Won't be long before not just the venues but the teams themselves
will have corporate names. The
Coca-Cola Falcons. The General
Motors Tigers. The
Nike Mariners. In smaller markets, the name
might not be quite so recognizable. The Anchor Bar Bills, for
example, named for the bar credited (or blamed, depending on your
view) with inventing the now-ubiquitous
Buffalo wing.
The edifices don't stop just at
sports venues. The owner of an
Atlanta mall is peddling its identity to potential corporate
namers. At first blush, this wouldn't seem like a big deal. We're
talking mall here, after all, not a church. But the daily paper
splashed the story on its front page and referred to the mall - in
the first paragraph, no less - as "venerable." I'm not sure I've
ever been to a venerable mall. What, does it date back to medieval
times? Has it been the site for important cultural events other
than annual white sales?
Whatever the case, its owner is sensitive to the mall's prominence
in
Atlanta's civic life. "We will not do anything that's going to
diminish the history and appeal of Lenox [Mall]," a spokesman told
the newspaper.
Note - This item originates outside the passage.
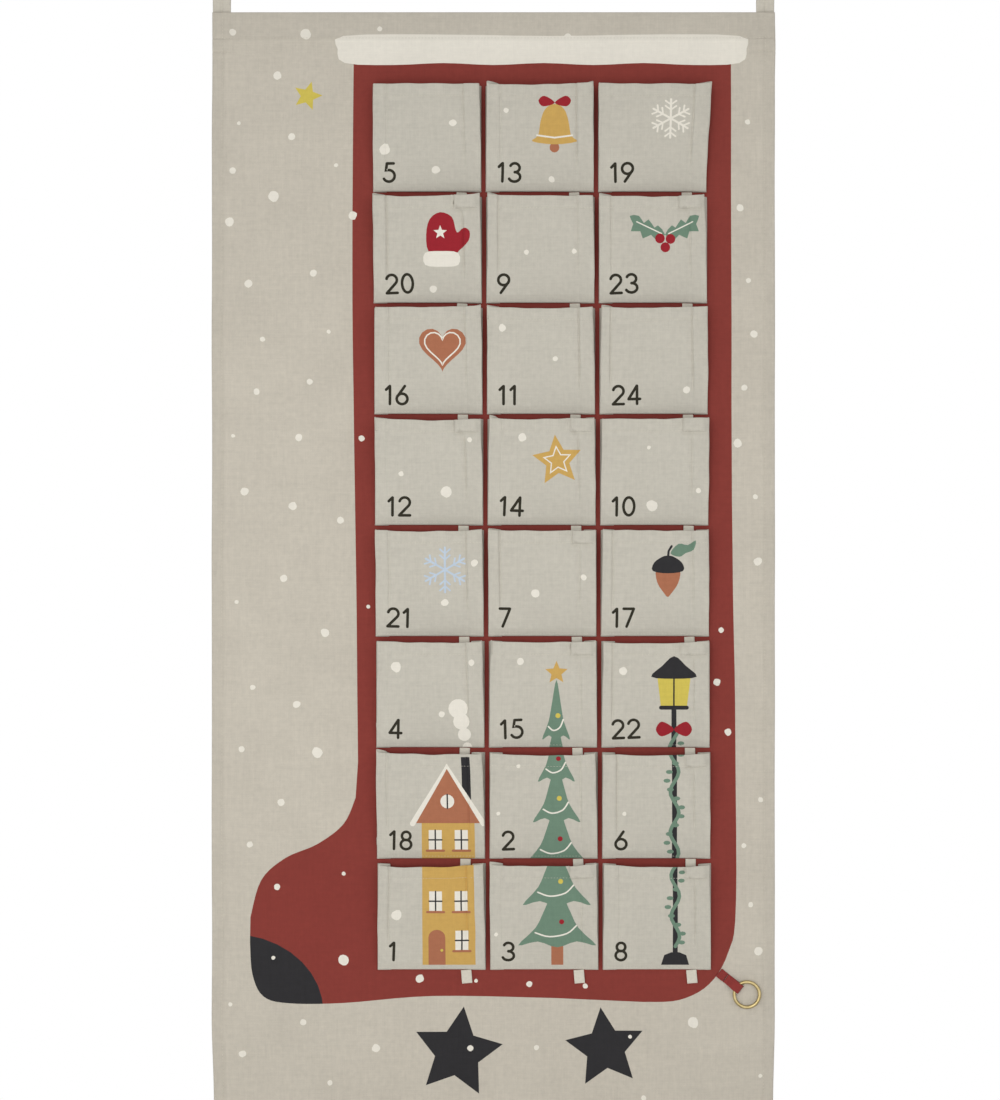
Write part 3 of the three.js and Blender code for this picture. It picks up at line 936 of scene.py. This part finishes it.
def heart(x, y):
    turns = [2 * math.pi * k / 30 for k in range(30)]
    rise = lambda t: 13 * math.cos(t) - 5 * math.cos(2 * t) - 2 * math.cos(3 * t) - math.cos(4 * t)
    shape = [(16 * math.sin(t) ** 3, rise(t)) for t in turns]
    outer = [(x + px * 1.25, y + py * 1.25) for px, py in shape]
    inner = [(x + px * 0.95, y + 0.4 + py * 0.95) for px, py in shape]
    return [([outer], "terracotta"), (pen(inner, 1.2, True), "cream")]


def snowflake(x, y, reach=19, ink="ice"):
    shapes = []
    for k in range(6):
        t = math.radians(30 + 60 * k)
        tip = lambda far, off: (
            x + far * math.cos(t) - off * math.sin(t), y + far * math.sin(t) + off * math.cos(t)
        )
        shapes.append((pen([(x, y), tip(reach, 0)], 1.7), ink))
        for far in (0.45, 0.72):
            barb = [tip(reach * (far + 0.2), 4.2), tip(reach * far, 0), tip(reach * (far + 0.2), -4.2)]
            shapes.append((pen(barb, 1.5), ink))
    return shapes


def holly(x, y):
    leaf = [
        (0, 0), (6, 8), (9, 6), (14, 13), (18, 10), (22, 16), (30, 16), (27, 9), (29, 3), (21, 3), (19, -3),
        (12, 0), (8, -4),
    ]
    other_leaf = [(-px, py) for px, py in leaf][::-1]
    return [
        *(filled(points, "green", x, y, 2) for points in (leaf, other_leaf)),
        *((pen([(x + 3 * side, y + 1), (x + 24 * side, y + 11)], 1.0), "cream") for side in (1, -1)),
        *(disc(x + px, y + py, 4.2, "crimson") for px, py in ((-4.4, -3), (4.6, -3.4), (0.2, -10.4))),
    ]


def cookie_star(x, y):
    sizes = ((22, 10.5, "ochre"), (13, 6.2, "cream"), (10.6, 5, "ochre"))
    return [([star(x, y, outer, inner, 96)], ink) for outer, inner, ink in sizes]


def acorn(x, y):
    nut = [(-10, 2), (-9, -9), (-3, -18), (0, -21), (3, -18), (9, -9), (10, 2), (0, 4)]
    cap = [(-13, 1), (-12, 8), (-5, 13), (0, 14), (5, 13), (12, 8), (13, 1), (0, -1)]
    leaf = [(2, 16), (9, 24), (17, 23), (24, 27), (22, 19), (15, 16), (10, 13)]
    parts = ((leaf, "green"), (nut, "terracotta"), (cap, "charcoal"))
    stalk = pen([(x, y + 13), (x + 0.5, y + 18), (x + 3, y + 22)], 2.0)
    return [*(filled(points, ink, x, y) for points, ink in parts), (stalk, "charcoal")]


def town_house():
    door = [(-3, 5), (-3, 33), *oval(5.5, 33, 8.5, 8, 180, 0, 8), (14, 33), (14, 5)]
    shapes = [
        ([[(32, 160), (32, 214), (41, 214), (41, 160)]], "charcoal"),
        ([[(-9, 5), (-9, 150), (44, 150), (44, 5)]], "ochre"),
        ([[(-17, 147), (17, 204), (52, 147)]], "terracotta"),
        (pen([(-18, 146.5), (17, 204.5), (53, 146.5)], 5.4), "cream"),
        disc(17, 169, 7, "cream", steps=16),
        (pen([(17, 162), (17, 176)], 1.5), "charcoal"),
        ([door], "terracotta"),
        disc(10.4, 20, 1.5, "yellow", steps=8),
    ]
    for x, low in ((24, 20), (24, 60), (-2, 60), (24, 120), (-2, 120)):
        shapes += [
            ([[(x, low), (x, low + 20), (x + 13, low + 20), (x + 13, low)]], "cream"),
            (pen([(x + 6.5, low), (x + 6.5, low + 20)], 1.5), "charcoal"),
            (pen([(x, low + 10), (x + 13, low + 10)], 1.5), "charcoal"),
            (pen([(x - 2, low - 1), (x + 15, low - 1)], 2.4), "terracotta"),
        ]
    return shapes + [disc(37 - 3 * k, 222 + 13 * k, 5 + 1.6 * k, "cream", steps=14) for k in range(4)]


def fir_tree():
    shapes = [([[(7, 5), (7, 34), (19, 34), (19, 5)]], "terracotta")]
    tiers = [(25 + 41 * k, 39 - 5 * k) for k in range(6)]
    for low, wide in tiers:
        half = [(0, 60), (wide * 0.3, 38), (wide * 0.55, 18), (wide, 0), (wide * 0.5, 4), (0, -2)]
        shapes.append(filled(half + [(-px, py) for px, py in half[-2:0:-1]], "green", 13, low))
    for k, (low, wide) in enumerate(tiers):
        line = flow([(-wide * 0.56, 13), (-wide * 0.2, 9), (wide * 0.25, 12), (wide * 0.5, 20)], steps=4)
        shapes.append((pen(at_size(line, 13, low, 1), 1.5), "cream"))
        shapes.append(disc(13 + wide * 0.12, low + 24, 2.6, ("crimson", "yellow")[k % 2], steps=10))
    return [*shapes, ([star(13, 297, 12, 5.4)], "ochre")]


def street_lamp():
    coil = [(18 + 4.4 * math.sin(k * 0.7), 24 + 4.6 * k) for k in range(47)]
    bow = [
        [(18, 240), (18 + 12 * side, 248), (18 + 18 * side, 240), (18 + 12 * side, 233)] for side in (-1, 1)
    ]
    return [
        ([[(4, 5), (7, 15), (14, 18), (22, 18), (29, 15), (32, 5)]], "charcoal"),
        ([[(15.5, 16), (15.5, 264), (20.5, 264), (20.5, 16)]], "charcoal"),
        (pen(coil, 3.6), "green"),
        *(disc(18 + 7.6 * math.sin(k * 0.9 + 1), 28 + 9 * k, 3.6, "green", 2.2, 8) for k in range(23)),
        ([[(5, 262), (1, 294), (35, 294), (31, 262)]], "yellow"),
        (pen([(5, 262), (31, 262)], 4), "charcoal"),
        (pen([(18, 262), (18, 294)], 1.6), "charcoal"),
        filled([(-5, 293), (6, 304), (18, 314), (30, 304), (41, 293), (18, 291)], "charcoal"),
        *(filled(half, "crimson", steps=4) for half in bow),
    ]


def grown(ring, x=12, y=64, by=1.18):
    """A small picture's ring, made larger about the middle of its place on the pocket."""
    return [(x + (px - x) * by, y + (py - y) * by) for px, py in ring]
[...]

According to the paper, that means the owner won't
"drop the Lenox name. Instead, the sponsor's name would be added
on, much like corporate monikers to college
football bowl
games."
Now that's classy. Because we all know how much more respectful of
heritage it is when a corporation adds its name to a bowl game
rather than just give the bowl game its own name. Chick-fil-A Peach
Bowl is much more tasteful than the galleryfurniture.com Bowl,
don't you think? Me, I'm looking forward to when they start naming
bowl games after TV programs: The Sopranos Cement Shoes Classic and
The Simpsons Donut and Duff Beer Bowl and Who Wants To Be A
Millionaire's Is That Your Final Answer Replay Challenge. Pretty
soon, every building in
America will have a business tie-in. E.
& J. Gallo Wine St. Patrick's Cathedral. Apple Computer's
Harvard University. Hallmark Cards Green Lawn Cemetery.